Abstract

There is a profound tension in the mainstream educational imaginary today. On the one hand, educational scholars, policymakers, and practitioners rely heavily on affirmative concepts in their work, leading to the proliferation of positive language within public discourse about educational issues. On the other, educational conditions – particularly within public schools in societies facing neoliberal restructuring – have deteriorated significantly, marked by the intensification of longstanding inequalities alongside the emergence of new problems. That is to say, at the same time that education – both its institutions and the individuals inhabiting them – is increasingly characterized by conditions of insecurity, the language of the mainstream educational imaginary has responded by becoming increasingly positive. This tension threatens critical visions of education, and indeed it mirrors established concerns in critical theory, itself.

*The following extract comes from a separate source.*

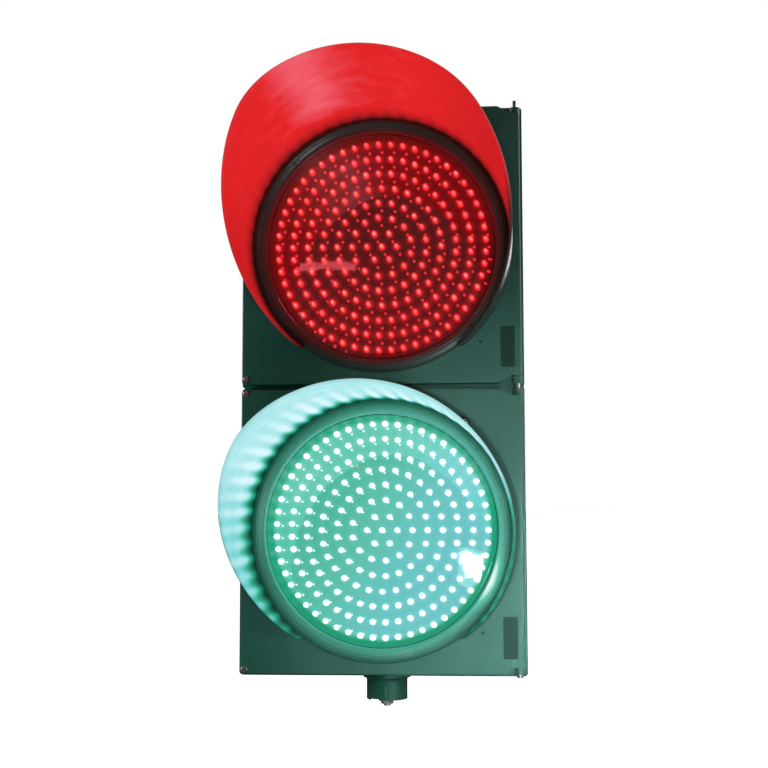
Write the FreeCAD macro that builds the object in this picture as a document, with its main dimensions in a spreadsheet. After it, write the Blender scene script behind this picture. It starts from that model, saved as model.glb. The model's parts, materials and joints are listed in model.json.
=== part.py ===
"""Two-aspect LED traffic signal head, red over green, on one bottom stub.

Millimetres. +X is to the viewer's right, -Y is the front, +Z is up. The origin is the centre of
the stub's lower rim, on the vertical axis that the head turns about when it is aimed.
"""
import FreeCAD, Part
import math
import os

import Sketcher
from FreeCAD import Placement, Rotation, Vector

doc = FreeCAD.newDocument("signal_head")
sheet = doc.addObject("Spreadsheet::Sheet", "dims")

SIZES = (
    ("module_size", 350, "side of one square signal module"),
    ("wall", 3, "housing wall"),
    ("edge_round", 4, "round on the housing's corner edges"),
    ("rear_round", 7, "round on the housing's rear edges"),
    ("housing_rear", 60, "rear face, behind the stub axis"),
    ("rim_front", 57.4, "housing's front rim, ahead of the stub axis"),
    ("lip_depth", 4, "thickness of the rim's inward lip"),
    ("lip_opening", 156, "half of the square opening inside the lip"),
    ("hub_hole", 20, "radius of the holes on the stub axis"),
    ("back_recess", 120, "half of the shallow recess in the rear face"),
    ("recess_depth", 1, "depth of the rear face's recess"),
    ("lug_left", 5.5, "hinge lug, from the hinge axis to its left side"),
    ("lug_right", 6.5, "hinge lug, from the hinge axis to its right side"),
    ("lug_gap", 0.5, "gap between a hinge lug and the door's cut-out"),
    ("door_half", 172, "half of the door's side"),
    ("door_front", 80, "door's front face, ahead of the stub axis"),
    ("door_rear", 58, "rear edge of the door's skirt"),
    ("door_skin", 3, "door panel and skirt thickness"),
    ("door_round", 2.5, "round on the door's front edges"),
    ("aperture", 151, "radius of the lamp hole in the door"),
    ("rib_outer", 161.5, "half of the seal rib, outside"),
    ("rib_skin", 3, "seal rib thickness"),
    ("rib_rear", 60, "rear edge of the seal rib"),
    ("seal_rear", 57.7, "rear face of the door seal"),
    ("seal_side", 0.8, "how far the seal stands out from its rib on each side"),
    ("hinge_x", 166, "hinge axis, right of the module's centre"),
    ("hinge_y", 68, "hinge axis, ahead of the stub axis"),
    ("hinge_relief", 62.5, "rear edge of the door on the hinge side"),
    ("notch_drop", 9.5, "height of the door's corner cut-out"),
    ("notch_top", 28, "length of the cut-out at the door's edge"),
    ("notch_foot", 12, "length of the cut-out at its inner end"),
    ("pin_radius", 2.5, "hinge pin radius"),
    ("pin_gap", 0.05, "running clearance of the hinge pin"),
    ("pin_reach", 20.5, "length of the hinge pin under its head"),
    ("pin_head", 3, "height of a hinge pin's head"),
    ("top_pin_head", 8, "height of the topmost hinge pin's head"),
    ("barrel_height", 14, "height of the door's hinge barrel"),
    ("barrel_bore", 12, "depth of the pin's hole in the barrel"),
    ("relief_gap", 1.5, "from the seal rib to the relieved edge on the hinge side"),
    ("latch_x", 166, "latch screws, left of and above or below centre"),
    ("latch_hole", 2.7, "clearance hole for a latch screw"),
    ("latch_shank", 2.2, "latch screw shank radius"),
    ("latch_tip", 50, "tip of the latch screw, ahead of the stub axis"),
    ("latch_screw_head", 4, "latch screw, radius of its head"),
    ("latch_screw_crown", 2.6, "latch screw, height of its head"),
    ("pillar_radius", 4, "pillar behind the door round a latch screw"),
    ("insert_radius", 4.5, "outside radius of a threaded insert"),
    ("insert_wall", 1.5, "boss wall round an insert"),
    ("insert_gap", 0.05, "gap between an insert and its boss"),
    ("insert_sunk", 0.4, "how far an insert sits below the rim"),
    ("insert_rear", 45.4, "rear face of a threaded insert"),
    ("pad_left", 146, "recessed pad, its left edge"),
    ("pad_right", 164, "recessed pad, its right edge"),
    ("pad_low", 153, "recessed pad, its lower edge below centre"),
    ("pad_high", 102, "recessed pad, its upper edge below centre"),
    ("pad_depth", 0.8, "depth of the recessed pad"),
    ("clip_boss", 122, "clip bosses, each way from the module's centre"),
    ("boss_radius", 6, "radius of a clip boss"),
    ("clip_thread", 1.55, "radius of the clip screw's hole in the boss"),
    ("clip_thread_depth", 6, "depth of the clip screw's hole"),
    ("mark_radius", 2.2, "sink mark on the door in front of a clip boss"),
    ("mark_depth", 0.5, "depth of a sink mark"),
    ("clip_middle", 163, "middle of a clip, from the lamp's axis"),
    ("clip_length", 32, "length of a clip"),
    ("clip_width", 16, "width of a clip"),
    ("clip_skin", 2, "thickness of a clip"),
    ("clip_hole", 1.8, "radius of the hole in a clip"),
    ("clip_screw_head", 3.2, "clip screw, radius of its head"),
    ("clip_screw_crown", 2, "clip screw, height of its head"),
    ("clip_screw_shank", 1.5, "clip screw, shank radius"),
    ("clip_screw_length", 7, "clip screw, length under its head"),
    ("lens_sight", 143, "visible radius of the lens"),
    ("lens_rim", 149.9, "outer radius of the lens"),
    ("lens_skin", 3, "lens thickness"),
    ("lens_rise", 12, "rise of the lens dome"),
    ("bead_front", 85, "where the ring's round front starts"),
    ("bead_radius", 8.6, "radius of the ring's round front"),
    ("bead_inset", 0.5, "from the lens's visible edge to the ring's bore"),
    ("ring_outer", 158.5, "outer radius of the ring"),
    ("ring_lip", 3, "thickness of the ring's rear lip"),
    ("lip_inset", 1.5, "from the ring's outer radius to its rear lip's"),
    ("ring_gap", 0.05, "gap between the ring and the lamp in it"),
    ("sleeve_gap", 0.1, "gap between the ring's sleeve and the lamp hole"),
    ("lamp_radius", 150, "lamp back, flange radius"),
    ("lamp_body", 145, "lamp back, body radius"),
    ("lamp_floor", 105, "lamp back, floor radius"),
    ("lamp_flange", 70, "rear face of the lamp flange"),
    ("lamp_knee", 50, "where the lamp back starts to narrow"),
    ("lamp_rear", 22, "rear face of the lamp back"),
    ("lamp_skin", 3, "thickness of the lamp back"),
    ("post_radius", 4, "radius of a board post"),
    ("post_circle", 90, "circle of the board posts"),
    ("supply_width", 96, "width of the power supply"),
    ("supply_height", 64, "height of the power supply"),
    ("supply_depth", 30, "depth of the power supply"),
    ("supply_round", 4, "round on the power supply's edges"),
    ("board_front", 62, "front face of the LED board"),
    ("board_skin", 1.6, "LED board thickness"),
    ("board_radius", 140, "LED board radius"),
    ("led_pitch", 18.5, "spacing of the LED rings"),
    ("led_radius", 2.5, "LED radius"),
    ("led_barrel", 4, "straight part of an LED"),
    ("visor_inner", 159, "inner radius of the visor"),
    ("visor_skin", 3, "visor thickness"),
    ("visor_length", 288, "visor length at its top"),
    ("visor_middle", 161, "visor length level with the lamp's centre"),
    ("visor_slope", 1.1, "gain in visor length for each unit of height"),
    ("visor_foot", 127, "height below centre where the visor ends"),
    ("shoulder_round", 60, "round of the visor's front shoulder"),
    ("ear_circle", 166, "circle of the visor screws"),
    ("ear_reach", 171.5, "outer end of a visor ear"),
    ("ear_turn", 38, "angle from the top to a side ear"),
    ("ear_half", 7, "half width of a visor ear"),
    ("ear_root", 1, "how far an ear starts outside the visor's bore"),
    ("ear_hole", 2.1, "radius of the screw hole in an ear"),
    ("visor_thread", 2.05, "radius of the visor screw's hole in the door"),
    ("visor_screw_head", 3.6, "visor screw, radius of its head"),
    ("visor_screw_crown", 2.4, "visor screw, height of its head"),
    ("visor_screw_shank", 2, "visor screw, shank radius"),
    ("visor_screw_length", 9, "visor screw, length under its head"),
    ("stub_height", 35, "stub, from its rim to the housing"),
    ("stub_radius", 25, "stub outside radius"),
    ("stub_bore", 21, "stub inside radius"),
    ("flange_radius", 29.5, "stub flange radius"),
    ("flange_low", 27, "underside of the stub flange"),
    ("flange_high", 33, "top of the stub flange"),
    ("flange_sweep", 4.5, "round under the stub flange"),
    ("spigot_gap", 0.05, "running clearance of the stub's spigot"),
    ("spigot_wall", 3, "wall of the spigot"),
    ("notch_left", 19, "cable notch in the stub's rim, its left end"),
    ("notch_right", 8, "cable notch in the stub's rim, its right end"),
    ("notch_height", 1.6, "height of the cable notch"),
    ("clamp_gap", 0.3, "gap between the housing and the clamp, above and below"),
    ("bridge_half", 7, "half width of the bars that hold the clamp bolt"),
    ("bridge_height", 5, "height of the bars that hold the clamp bolt"),
    ("clamp_length", 64, "length of the clamp bar"),
    ("bolt_radius", 4, "clamp bolt radius"),
    ("bolt_play", 0.5, "gap round the clamp bolt in the bars"),
    ("bolt_across", 13, "width across flats of the bolt's head and nut"),
    ("bolt_crown", 5.3, "height of the bolt's head"),
    ("bolt_slot", 1.2, "width of the slot in the bolt's end"),
    ("bolt_slot_depth", 1.6, "depth of the slot in the bolt's end"),
    ("washer_radius", 8, "radius of the clamp washer"),
    ("bolt_drop", 9, "clamp bolt's end, below the stub's rim"),
    ("washer_height", 1.6, "thickness of the clamp washer"),
    ("nut_height", 5, "height of the clamp nut"),
    ("cap_radius", 28, "radius of the flanges and gaskets on the axis"),
    ("gasket_skin", 2, "thickness of the coupling and plug gaskets"),
    ("tube_gap", 0.3, "gap round the coupling tube and the plug"),
    ("tube_wall", 3.7, "wall of the coupling tube and the plug"),
    ("tube_flange", 4, "thickness of the coupling tube's flange"),
    ("tube_reach", 14, "how far the coupling tube passes the walls"),
    ("plug_reach", 16, "how far the plug passes the wall"),
    ("plug_skin", 3, "thickness of the plug's rim"),
    ("plug_crown", 7, "height of the plug's middle"),
    ("ring_nut_height", 8, "height of a ring nut"),
    ("ring_nut_gap", 0.05, "gap between a ring nut and its tube"),
    ("grip_notch", 3, "radius of a ring nut's grip notch"),
    ("rail_level", 62, "foot of the terminal rail, above the housing's floor"),
    ("rail_width", 140, "width of the terminal rail"),
    ("rail_height", 30, "height of the terminal rail"),
    ("rail_skin", 5, "depth of the terminal rail"),
    ("block_width", 90, "width of the terminal block"),
    ("block_height", 22, "height of the terminal block"),
    ("block_depth", 16, "depth of the terminal block"),
    ("block_rise", 4, "terminal block's foot above the rail's"),
    ("terminal_pitch", 14, "spacing of the terminals"),
    ("well_radius", 3.2, "radius of a terminal's well"),
    ("well_depth", 6, "depth of a terminal's well"),
    ("well_floor", 4.5, "depth at which a terminal screw's head seats"),
    ("terminal_screw_head", 2.8, "terminal screw, radius of its head"),
    ("terminal_screw_crown", 1.6, "terminal screw, height of its head"),
    ("terminal_screw_shank", 1, "terminal screw, shank radius"),
    ("terminal_screw_length", 1.5, "terminal screw, length under its head"),
)
for row, (alias, number, note) in enumerate(SIZES, 1):
    sheet.set(f"A{row}", note)
    sheet.set(f"B{row}", str(number))
    sheet.setAlias(f"B{row}", alias)
doc.recompute()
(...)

Building on Adorno's critique of the German existentialists’ conceptual mystification of domination and Marcuse's critique of bourgeois ideology's severing of culture from historical processes and social conditions, this chapter demonstrates the sustained operation of these tendencies through patterns and processes of subject formation in contemporary education. The rise of affirmative jargon in education is representative of a broader policy and pedagogical movement to cultivate capacities and dispositions in students that prepare them to navigate the hazards of an increasingly volatile social and ecological world. As an expression of the adaptationist imaginary in mainstream education, this movement consolidates a cultural logic of educational insecurity, reinforcing individualism, fostering cynicism and passivity, naturalizing socially constructed risks, and ultimately threatening the critical function and emancipatory potential of education.